By fourteen, I was comfortably bottom of everything – the lowest student in the lowest class, and more or less happy there, invisible with no expectations of anything interesting to come. There was, I think, looking back, an old-fashioned hope at my school that if you were thick, you might enjoy marrying a rich and equally thick young man in later life. Then a new English teacher arrived and things perked up a bit. When I think of Mrs de Pelet now, mid twenties with long blonde hair, about nine foot tall wearing bright red lipstick, I see her with her hands cupped in front of her shouting ‘The “O”, ladies, The Vaginal O’ as we read Shakespeare. In an all-girls school, in a class of young women who were not at all comfortable with anything much, least of all their own genitals, this was met with silence. I remember a girl getting teased because someone had tricked her into admitting that she had looked at herself naked in the mirror. She was therefore a lesbian. It was also thought that I was probably a lesbian, because I dyed my hair black, and so when de Pelet asked us what we thought was going on at the start of The Magic Toyshop, (‘The summer she was fifteen, Melanie discovered she was made of flesh and blood. O, my America, my new found land. She embarked on a traced voyage, exploring the whole of herself, clambering her own mountain ranges, penetrating the moist richness of her secret valleys, a physiological Cortex, da Gama or Mungo Park.’) I took the bold step, for me, of talking in class. ‘She’s wanking,’ I said and my lesbianism was confirmed.

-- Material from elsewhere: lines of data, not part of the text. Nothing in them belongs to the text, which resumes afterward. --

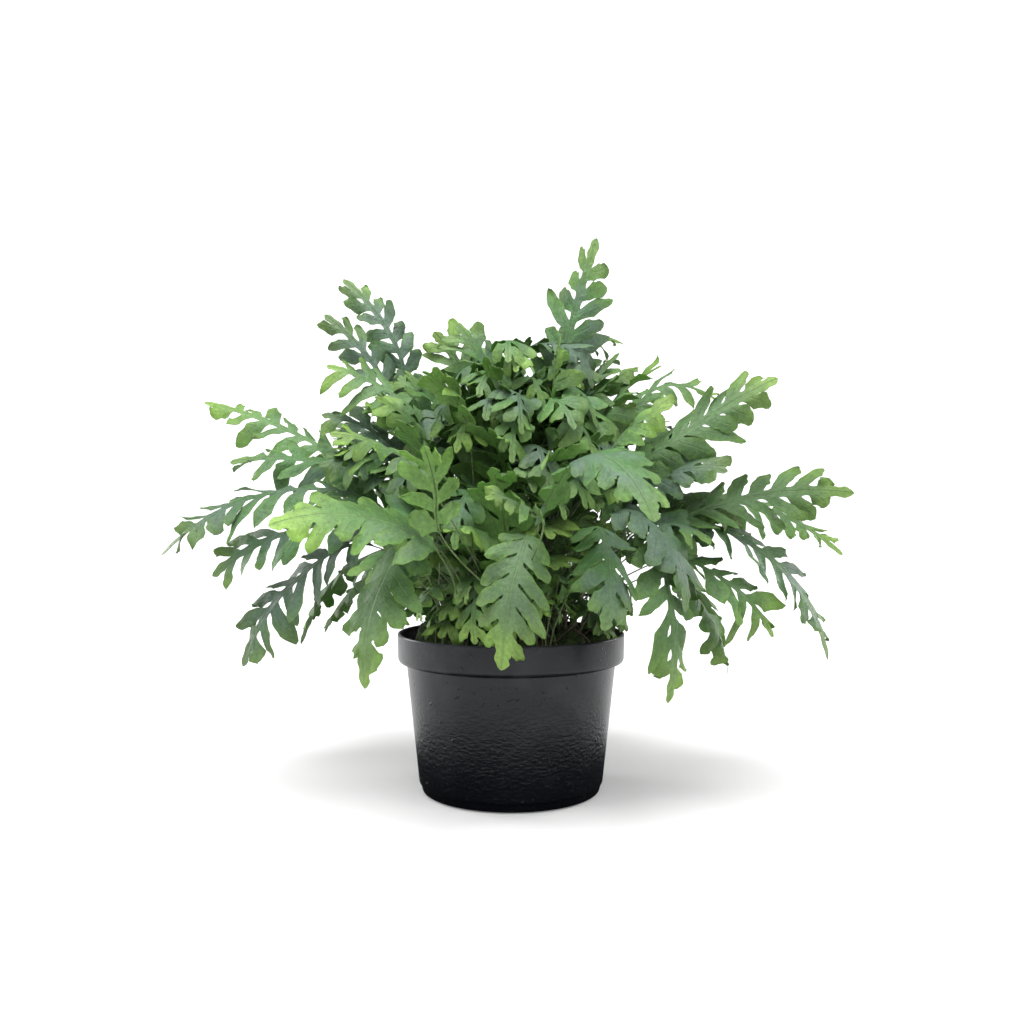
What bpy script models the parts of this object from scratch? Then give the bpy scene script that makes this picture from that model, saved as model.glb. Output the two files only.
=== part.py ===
# A potted blue star fern: a black nursery pot, its soil, a creeping rhizome and every frond.
# Metres, +Z up, origin at the centre of the pot's foot, -Y the front of the plant.
import math

import bmesh
import bpy
import numpy as np
from mathutils import Matrix
from mathutils.bvhtree import BVHTree

MM = 0.001
GAP = 0.4 * MM

# Pot: outside from the foot to the lip, then the inside back down to the floor
POT_PROFILE = [
    (70, 0),
    (74, 1.2),
    (75.6, 7),
    (76.8, 8.4),
    (87.6, 107.6),
    (93.4, 108.6),
    (94.6, 111),
    (95, 131),
    (94.4, 132),
    (92.6, 132),
    (92.2, 112),
    (86, 110),
    (75, 9),
    (69, 3.5),
]
POT_SIDES = 36
FLOOR_CENTRE = (3.5, 0)
DRAIN_COUNT = 4
DRAIN_RADIUS = 5 * MM
DRAIN_SIDES = 8
DRAIN_RING_RADIUS = 50 * MM
DRAIN_SPAN = (-4 * MM, 8 * MM)

# Soil
SOIL_TOP = 119 * MM
SOIL_PROFILE = [(70, 119), (91.8, 120.5), (91.8, 112.6), (85.5, 110.6), (74.5, 9.4), (68.8, 4)]
SOIL_SIDES = 24
HOLE_SPAN = (111 * MM, 126 * MM)

# Rhizome: a line over the soil, in millimetres, with its thickness
RHIZOME_LINE = [
    (-52, -8, 3.4),
    (-34, -26, 5.2),
    (-8, -34, 5.8),
    (18, -28, 6.4),
    (40, -42, 5.6),
    (60, -36, 3.6),
]
RHIZOME_SIDES = 6
RHIZOME_ROWS = 16
RHIZOME_LUMPS = 0.12
RHIZOME_SUNK = 0.5

# Frond: a stem that leaves the soil upright, then a blade cut into pairs of lobes
STEM_WIDTH = 2.2 * MM
RIB_THICKNESS = 1.3 * MM
BLADE_THICKNESS = 0.8 * MM
STEM_ROWS = 3
SPAN_POINTS = 24
STRAIGHT_RUN = 10 * MM
LOBE_PITCH = 10 * MM
LOBE_PITCH_SHARE = 0.45
MOST_PAIRS = 12
LEAST_PAIRS = 3
FIRST_SINUS = 0.02
LOBED_SHARE = 0.82
SHOULDER = 0.45
WING = (0.08, 0.15)
SLANT = (64, 20)
LOBE_LENGTH = (0.8, 1.4, 0.7)
STUBBIEST = 0.8
NECK = 0.6

# The outline of a lobe has a point at each of these angles: few for the solid, more for the clearance
COARSE = np.radians([-90, -46, 4, 50, 90])
CLOSE = np.radians([-90, -70, -45, -15, 15, 45, 70, 90])

# How a frond finds its place
ATTEMPTS = 400
CLEARANCE = 0.4 * MM
STEM_SPACING = 6 * MM
ROOT_REACH = 66 * MM
STEEP_SPAN = (180 * MM, 320 * MM)

SHARP_ANGLE = math.radians(50)

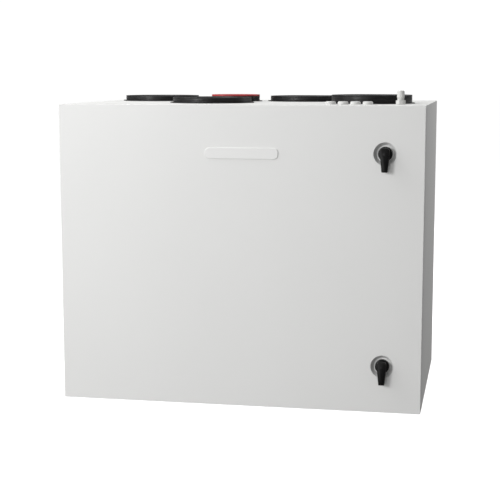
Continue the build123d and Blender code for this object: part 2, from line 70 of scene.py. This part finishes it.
# ------------------------------------------------------------------ node help
class Mat:
    """Small builder round a Principled material, with object coordinates in metres."""

    def __init__(self, name):
        self.m = bpy.data.materials.new(name)
        self.m.use_nodes = True
        self.t = self.m.node_tree
        self.b = self.t.nodes["Principled BSDF"]
        self.co = self.t.nodes.new("ShaderNodeTexCoord").outputs["Object"]

    def node(self, kind, **props):
        n = self.t.nodes.new(kind)
        for k, v in props.items():
            setattr(n, k, v)
        return n

    def link(self, a, b):
        self.t.links.new(a, b)

    def mapped(self, scale=(1, 1, 1), loc=(0, 0, 0), rot=(0, 0, 0)):
        n = self.node("ShaderNodeMapping")
        n.inputs["Scale"].default_value = scale
        n.inputs["Location"].default_value = loc
        n.inputs["Rotation"].default_value = rot
        self.link(self.co, n.inputs["Vector"])
        return n.outputs["Vector"]

    def noise(self, scale, detail=2.0, rough=0.5, vec=None, distortion=0.0):
        n = self.node("ShaderNodeTexNoise")
        n.inputs["Scale"].default_value = scale
        n.inputs["Detail"].default_value = detail
        n.inputs["Roughness"].default_value = rough
        n.inputs["Distortion"].default_value = distortion
        self.link(vec if vec is not None else self.co, n.inputs["Vector"])
        return n.outputs["Fac"]

    def voronoi(self, scale, feature="F1", vec=None, out="Distance", rand=1.0):
        n = self.node("ShaderNodeTexVoronoi", feature=feature)
        n.inputs["Scale"].default_value = scale
        n.inputs["Randomness"].default_value = rand
        self.link(vec if vec is not None else self.co, n.inputs["Vector"])
        return n.outputs[out]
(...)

It was a stroke of teaching genius to stand up in front of a class of repressed girls and begin talking about books and sex with them – it made books part of life. It felt then like everything else was about sex, so why should books be any different? When I look back at textbooks from before our lessons with her, whole paragraphs are marked drily with words like Irony? Juxtaposition? and driest of all Humour? Words we were told were there and dutifully transcribed. But when she taught us, books began to seem like they came from somewhere that connected to us, that we could have an opinion on them that felt vivid and real and alive. I still have my school copy of The Magic Toyshop and I have underlined with greater pressure than was necessary lines like ‘ . . . he took a convoluted shell, all milky mother-of-pearl.’ And ‘He stopped short fingering the shell.’ And I’ve written Milky semen? Actual fingering? I might have a slightly different reading of that moment now, but I can still remember the excitement of discovery I felt then. Books were made as you read them.
Mrs de Pelet was also the first person to make me think about the people who wrote books. One Saturday, she took me to a lecture on Angela Carter. Up until that point I’d never really thought that there was a human behind the pages – personalities, experiences that impacted the words. I know there is no way that I would have ever have dreamed of writing myself, if it weren’t for those lessons.
My very first attempt at a short story was dreadful, of course – a not even thinly veiled version of myself walking up a hill and setting fire to herself, interspersed with lines from The Owl and the Pussycat, for no good reason. But the feeling from writing it, and the response de Pelet gave when I showed her, are things that I won’t ever forget.
So, towards the end of school, when I stood at the side of the stage, waiting to go up and collect The Poetry Plate – a prize that to my knowledge had never been awarded before and has not since, and was given to me purely because the school thought they ought to award me something other than a Rolo before I left – I wanted to say thank you to Mrs de Pelet. When the gym teacher handed me a green regulation canteen plate, and whispered, ‘You’re going to have to take that back down to the kitchen after assembly.’ I realised it probably wasn’t the time or the place. I never got to say thank you then. So I’m saying it now. Thank you, Mrs de Pelet.